At the same time Norwegian peace policy by a self-designated peace state–in Palestine-Israel, in Sri Lanka–coming to nothing or worse: Israeli genocide in Gaza, massacre of Tamils in Sri Lanka. Again presented as useful training by the leader, Erik Solheim.

Sheer incompetence? No doubt an element. Norwegian killing in Afghanistan, by sniping, has been criticized by an official committee headed by Björn Tore Godal, former foreign and defense secretary. Conclusion from Norwegian participation 2001-2014: Taliban is stronger than any time since 2001, and the only goal that has been obtained is “to show solidarity and offer support to USA, and to contribute to secure the relevance of NATO”. More open debate, demands Godal.

Those may have been the ends, and Afghanistan only the means.
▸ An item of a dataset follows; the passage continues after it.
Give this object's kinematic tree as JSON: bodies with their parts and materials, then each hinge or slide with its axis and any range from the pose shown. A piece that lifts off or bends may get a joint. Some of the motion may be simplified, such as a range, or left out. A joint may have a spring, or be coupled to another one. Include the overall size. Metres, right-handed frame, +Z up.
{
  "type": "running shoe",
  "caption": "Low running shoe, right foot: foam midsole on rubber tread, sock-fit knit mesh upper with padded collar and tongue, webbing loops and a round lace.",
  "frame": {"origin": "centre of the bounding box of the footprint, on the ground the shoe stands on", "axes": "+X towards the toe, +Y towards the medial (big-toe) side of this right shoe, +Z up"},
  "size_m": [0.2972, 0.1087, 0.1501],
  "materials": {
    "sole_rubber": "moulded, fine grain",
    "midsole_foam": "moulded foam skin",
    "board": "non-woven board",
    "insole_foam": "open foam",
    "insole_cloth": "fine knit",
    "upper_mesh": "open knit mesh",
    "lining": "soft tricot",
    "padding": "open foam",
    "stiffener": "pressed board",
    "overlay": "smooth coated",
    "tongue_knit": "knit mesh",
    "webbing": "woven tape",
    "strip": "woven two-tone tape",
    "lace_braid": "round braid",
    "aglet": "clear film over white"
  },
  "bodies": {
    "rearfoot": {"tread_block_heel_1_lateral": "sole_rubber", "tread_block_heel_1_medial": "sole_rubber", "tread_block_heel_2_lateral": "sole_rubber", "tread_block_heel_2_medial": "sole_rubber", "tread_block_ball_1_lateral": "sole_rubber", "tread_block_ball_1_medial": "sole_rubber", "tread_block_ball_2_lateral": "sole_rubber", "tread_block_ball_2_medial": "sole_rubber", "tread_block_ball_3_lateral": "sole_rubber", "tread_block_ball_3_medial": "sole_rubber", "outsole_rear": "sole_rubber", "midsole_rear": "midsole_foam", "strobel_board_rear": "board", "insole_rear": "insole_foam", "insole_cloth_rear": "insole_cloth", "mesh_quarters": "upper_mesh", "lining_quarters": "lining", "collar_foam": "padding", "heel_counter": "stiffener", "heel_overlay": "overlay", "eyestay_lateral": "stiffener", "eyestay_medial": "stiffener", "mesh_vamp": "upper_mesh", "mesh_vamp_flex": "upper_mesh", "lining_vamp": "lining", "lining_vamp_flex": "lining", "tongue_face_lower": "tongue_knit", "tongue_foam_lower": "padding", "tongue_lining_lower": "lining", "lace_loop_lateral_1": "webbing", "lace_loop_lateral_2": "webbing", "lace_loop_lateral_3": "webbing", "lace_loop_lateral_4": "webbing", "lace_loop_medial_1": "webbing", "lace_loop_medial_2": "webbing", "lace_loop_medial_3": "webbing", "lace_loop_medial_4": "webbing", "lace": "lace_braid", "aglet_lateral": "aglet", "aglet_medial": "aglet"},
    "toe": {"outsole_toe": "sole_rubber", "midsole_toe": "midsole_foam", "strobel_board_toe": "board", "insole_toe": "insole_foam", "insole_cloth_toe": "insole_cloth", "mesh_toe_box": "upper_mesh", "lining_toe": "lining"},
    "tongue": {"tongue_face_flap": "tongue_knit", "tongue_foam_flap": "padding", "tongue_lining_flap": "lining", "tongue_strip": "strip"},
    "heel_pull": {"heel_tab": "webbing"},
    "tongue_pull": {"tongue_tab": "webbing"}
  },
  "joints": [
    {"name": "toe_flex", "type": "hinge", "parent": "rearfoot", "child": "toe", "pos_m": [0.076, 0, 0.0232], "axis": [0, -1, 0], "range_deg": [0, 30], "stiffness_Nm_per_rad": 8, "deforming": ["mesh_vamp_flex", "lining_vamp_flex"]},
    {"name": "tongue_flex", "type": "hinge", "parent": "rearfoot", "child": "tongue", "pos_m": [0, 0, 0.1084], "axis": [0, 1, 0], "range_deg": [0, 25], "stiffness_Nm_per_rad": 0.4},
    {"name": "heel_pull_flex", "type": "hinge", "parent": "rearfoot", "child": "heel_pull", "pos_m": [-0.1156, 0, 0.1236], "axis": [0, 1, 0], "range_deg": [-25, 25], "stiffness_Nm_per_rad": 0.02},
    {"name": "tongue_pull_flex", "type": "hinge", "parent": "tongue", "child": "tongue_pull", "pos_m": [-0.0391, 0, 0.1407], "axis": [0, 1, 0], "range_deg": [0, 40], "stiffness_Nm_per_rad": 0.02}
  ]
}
The general growth in Norwegian armament, maybe the highest after USA, is on the basis of Norwegian foreign policy: the millennium old fear of Russia since Vikings attacked: “Only USA can protect us if they come”. Not only more arms but also more offensive arms, “to deter” as they all say, only that from the other side it might be interpreted as “to attack”.
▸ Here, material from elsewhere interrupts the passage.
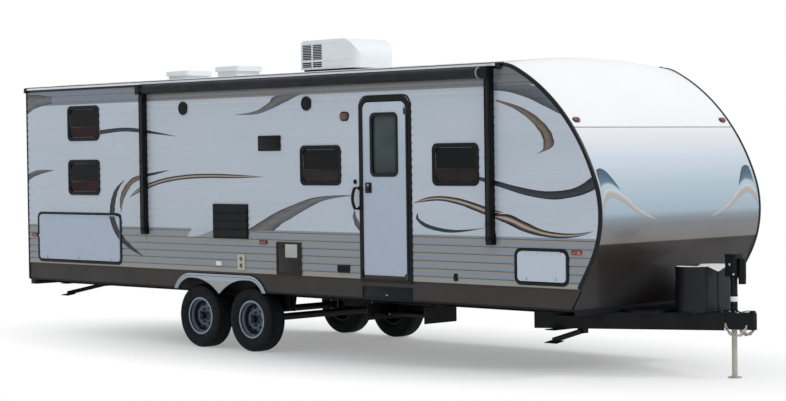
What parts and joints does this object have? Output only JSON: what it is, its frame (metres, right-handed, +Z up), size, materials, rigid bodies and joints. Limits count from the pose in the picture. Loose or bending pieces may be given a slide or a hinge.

At the same time, local-based militia-defense in Norway is cut out in favor of “expedition defense”, meaning joining USA anywhere; referred to as “security”.

There is massive critique inside the military, even if to a large extent silenced. The general idea is clear: if the elites really believed the “Russians are coming”, much more defense of Norwegian territory would have been the answer. But it is almost absent.
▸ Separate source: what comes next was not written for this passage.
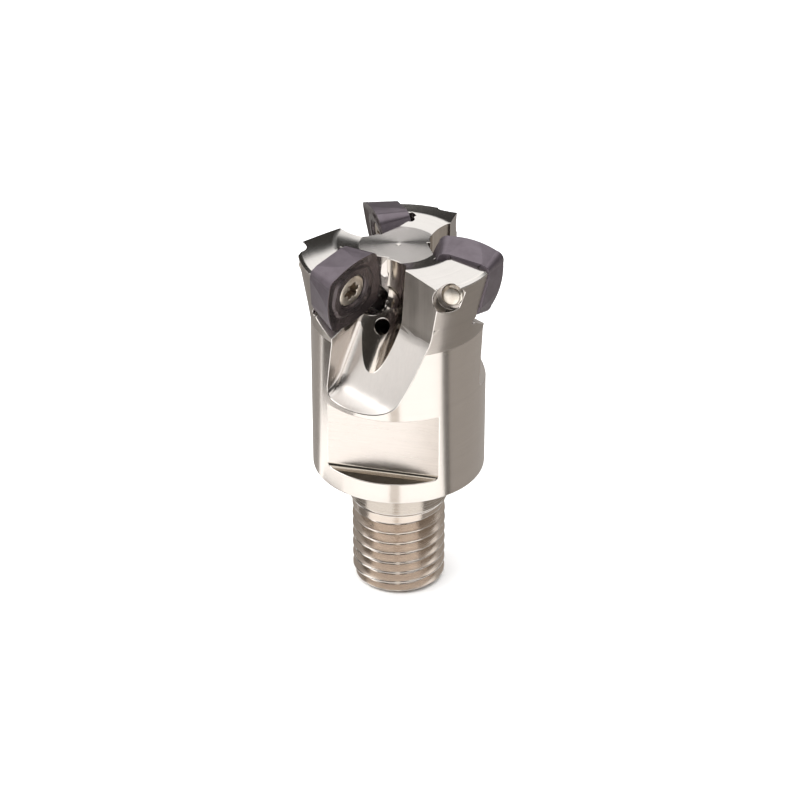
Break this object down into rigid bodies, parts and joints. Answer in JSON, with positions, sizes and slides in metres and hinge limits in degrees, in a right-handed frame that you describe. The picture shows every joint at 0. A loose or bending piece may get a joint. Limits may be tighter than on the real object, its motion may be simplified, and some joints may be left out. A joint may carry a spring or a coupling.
{
  "type": "screw-in face milling head",
  "caption": "Steel milling head with a threaded stud, pilot and wrench flats, carrying screwed-on square carbide inserts in fluted pockets with coolant holes.",
  "frame": {"origin": "centre of the flat coupling face, where the pilot starts", "axes": "+Z along the cutter axis towards the cutting end; +Y and -Y out of the two wrench flats; +X completes the right-handed set"},
  "size_m": [0.033, 0.0319, 0.0653],
  "materials": {
    "head_steel": "satin, turned and milled",
    "coated_carbide": "satin dark purple-grey hard coating on cemented carbide",
    "screw_steel": "bright satin"
  },
  "bodies": {
    "head": {"cutter_body": "head_steel"},
    "insert_1": {"insert_1": "coated_carbide"},
    "clamp_screw_1": {"clamp_screw_1": "screw_steel"},
    "insert_2": {"insert_2": "coated_carbide"},
    "clamp_screw_2": {"clamp_screw_2": "screw_steel"},
    "insert_3": {"insert_3": "coated_carbide"},
    "clamp_screw_3": {"clamp_screw_3": "screw_steel"}
  },
  "joints": [
    {"name": "insert_1_lift", "type": "slide", "parent": "head", "child": "insert_1", "axis": [0.863, -0.4813, -0.1535], "range_m": [0, 0.0042]},
    {"name": "clamp_screw_1_turn", "type": "hinge", "parent": "insert_1", "child": "clamp_screw_1", "pos_m": [-0.00496, -0.00977, 0.03629], "axis": [0.863, -0.4813, -0.1535], "range_deg": [0, 2521]},
    {"name": "insert_2_lift", "type": "slide", "parent": "head", "child": "insert_2", "axis": [-0.0147, 0.988, -0.1535], "range_m": [0, 0.0042]},
    {"name": "clamp_screw_2_turn", "type": "hinge", "parent": "insert_2", "child": "clamp_screw_2", "pos_m": [0.01094, 0.00059, 0.03629], "axis": [-0.0147, 0.988, -0.1535], "range_deg": [0, 2521]},
    {"name": "insert_3_lift", "type": "slide", "parent": "head", "child": "insert_3", "axis": [-0.8483, -0.5067, -0.1535], "range_m": [0, 0.0042]},
    {"name": "clamp_screw_3_turn", "type": "hinge", "parent": "insert_3", "child": "clamp_screw_3", "pos_m": [-0.00599, 0.00918, 0.03629], "axis": [-0.8483, -0.5067, -0.1535], "range_deg": [0, 2521]}
  ],
  "couplings": [
    {"joint": "clamp_screw_1_turn", "follows": "insert_1_lift", "rad_per_m": 10472},
    {"joint": "clamp_screw_2_turn", "follows": "insert_2_lift", "rad_per_m": 10472},
    {"joint": "clamp_screw_3_turn", "follows": "insert_3_lift", "rad_per_m": 10472}
  ]
}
Why such a foreign-military-security policy?

Because it relates to USA, not Russia. The Voice spoken is His Master’s. Solid clientelism. But there is an additional, darker, interpretation.

Not that they – the policy elites – do not know that USA intervenes and organizes coups, invades, snipes, bombs all over. But compliance may secure Norway against the same fate: USA invading Norway.

Look at Dimitry Orlov, “The Power of ‘Nyet’. The US Decides What It Wants Russia To Do. Russia Says ‘Nyet’.” Cluborlov 26 July 2016:

“The way things are supposed to work on this planet is like this. The US power structures, public and private, decide what the rest of the world is supposed to do. They communicate their wishes through official and unofficial channels, expecting automatic cooperation. If cooperation is not immediately forthcoming, they apply political, economic and financial pressure. If that still doesn’t produce the intended effect, they attempt a regime change through a color revolution or a military coup, or organize and finance an insurgency leading to terrorist attacks and civil war in the recalcitrant nation. If that still doesn’t work they bomb the nation back to the stone age. This is the way it worked in the 1990s and the 2000s, but as of late, a new dynamic has emerged.”

How can Russia do that? Because it has a weapon that deters even the USA–the reason that they hate proliferation. North Korea can do the same as Russia; they also have nuclear bombs and delivery system.

Not strange, given this reality, that the USA hates Russia even more, and simplifies life for itself by narrowing Russian reality to one person, Putin, who is then demonized the way Orwell describes in 1984. That book is about efforts to construct irreversible societies; “all animals are equal” is often quoted from Animal Farm, good, but less important. The title should have been 1985, the year Thatcher-Reagan tried to construct an irreversible world, an Anglo-American capitalist order.

That “order” is very well described by Orlov above. The key point is an empirically well-founded fear of the USA, based on what the USA is doing. However, never say so openly lest the same fate should visit yourself. A conspiracy, yes; paranoia, no. Realism.

Does it matter whether Norway complies out of trust, out of fear, or–most likely–out of both? It does. If out of friendship, Norway may assist US imperialism all the way down, and get ever more enemies. Fear may serve as an excuse. And motivate Norway to drop its paranoid relation to Russia in favor of non-military cooperation; the threat of a Russian invasion should not be used as a US pretext for the same.

As it stands now, either of them invading Norway to preempt the other is a likely scenario. England and Germany did, in 1940. Security?